Cam ustası Mustafa Dalkılıç, 35 yıldır baba mesleğini sürdürüyor.
Zihnindeki tasarımlarla şekillendirdiği sıcak cama verdiği "bir nefes canla" yıllardır bu meslekte olmanın gururunu yaşıyor.
Sıcak cam ustası Dalkılıç, Şişecam’da baba mesleğine başladı.
"Babamız bu işe başlamamızı istedi, küçük yaşlarda öğrendik, hala ilk günkü gibi zevkle hevesle yapıyorum. Cam benim için müthiş bir duygu, hiç ayrılamadığım bir duygu, başka işlerle de uğraştım ama cam işi benim için bambaşka, dönüp dolaşıp yine fırının önünde buldum kendimi."
Dalkılıç, ustabaşı olduğu Riva'daki Cam Ocağı Vakfı'na ait cam atölyesinde gece hazırlanan ve 12 farklı hammadden oluşan karışımın sabaha kadar dinlendiriyor.
Ardından sıcaklığı 1500 santigrat derece olan fırında bekleyen ana maddeyi üfleyerek, 1200 santigrat derece olan çalışma sıcaklığında şekillendiriyor.

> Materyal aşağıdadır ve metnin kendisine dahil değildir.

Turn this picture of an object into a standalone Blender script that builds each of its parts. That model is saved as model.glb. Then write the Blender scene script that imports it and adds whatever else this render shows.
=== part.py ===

"Tarihi çok eskilere dayanan cam üfleme teknikleri modern zamanda hala eski tekniklerle uygulanmaya devam ediyor. Sıcak fırından alınan ve fıska olarak tabir edilen sıcak cam biraz üflendikten sonra soğumaya başlıyor, tekrar erimiş cama batırılan sıcak cama daha büyük bir şekil verilebiliyor. Cam kepçede küre haline getirilirken soğuyor ve pipo sürekli olarak döndürülerek cama kepçe içinde istenilen şekil veriliyor. Uygun sıcaklığa ulaşıldığında ise üfleme işlemi gerçekleştiriliyor."
Usta Dalkılıç, cam yapımının teknikten öte bir duygu işi olduğunu anlatıyor:
"Kalbinizdekini aklınıza, aklınızdakini elinizdeki sıcak cama vermeniz gerekiyor, güzel eserler ancak bu şekilde olur, bir nefes candır cama üflediğimiz."
Dalkılıç, yaz aylarında çalışmanın zorluklarından da bahsediyor.
Dalkılıç, son yıllarda insanların cama ilgisinin arttığını, özellikle gençlerin ve çocukların Cam Ocağı Vakfı'ndaki atölyelere ve programlara ilgi gösterdiğini söylüyor.